When should I set my Detty December shortlet prices?
By September or October. A large share of December bookings, especially from diaspora guests, are locked weeks or months ahead. If your December rates and availability aren't ready before the rush, you lose early high-value bookings to hosts who planned sooner.
How much should I raise shortlet rates for December in Lagos?
Most successful Lagos hosts lift mid-December to early-January rates well above normal peak-weekend levels — frequently 30 to 60% or more, depending on location and finish — and add a three-to-five-night minimum stay. Demand over the festive window supports premium pricing, and underpricing December is the most common mistake hosts make.
Why is deposit discipline more important in December?
Cancellation and no-show risk rises in the festive season as plans and flights change, and a premium December night you can't resell at the last minute is expensive. Confirm dates only after the deposit and caution fee clear, keep a firm festive cancellation policy, and never hold a peak date on a verbal promise.

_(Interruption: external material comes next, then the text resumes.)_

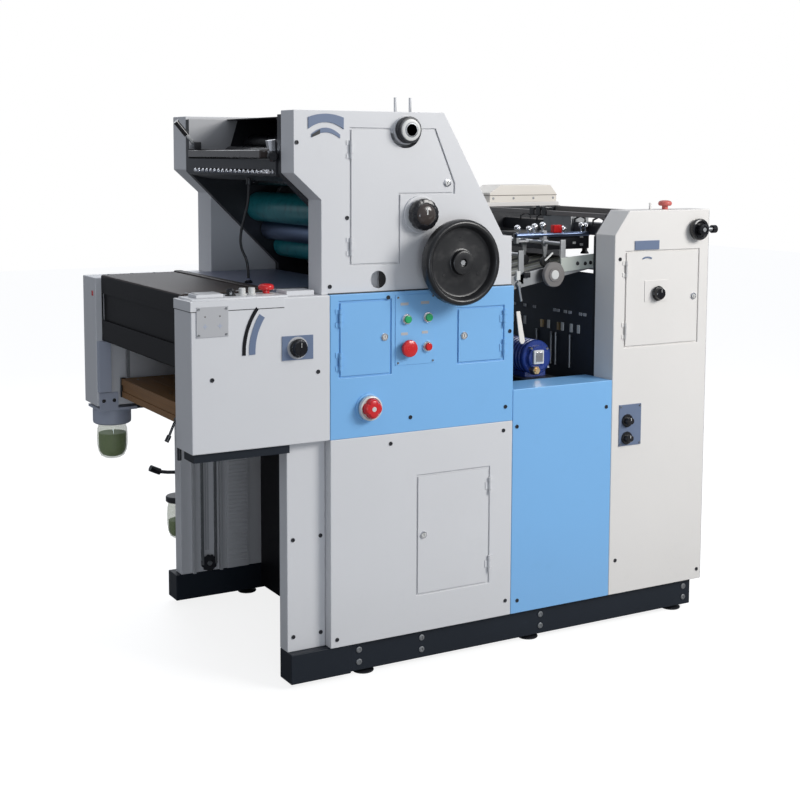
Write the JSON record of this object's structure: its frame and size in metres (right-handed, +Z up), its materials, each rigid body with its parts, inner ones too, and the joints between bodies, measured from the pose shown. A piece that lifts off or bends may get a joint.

How do I avoid double bookings during peak December demand?
Keep every channel — Airbnb, Booking.com and direct — on one unified calendar that blocks all others the moment a booking confirms. During December an iCal sync lag of a few hours is long enough for two guests to grab the same premium night, and a double booking on peak inventory means a refund and a damaging review at the worst time.
How do I manage cleaning turnovers during the December rush?
Line up two or three cleaners in advance and agree festive-season rates early, since good cleaners get booked up too. Keep cleaning blocks on the calendar with inclusive end dates so a premium booking can never land on a unit that's mid-turnover, and keep a second linen set per bed so back-to-back stays don't stall.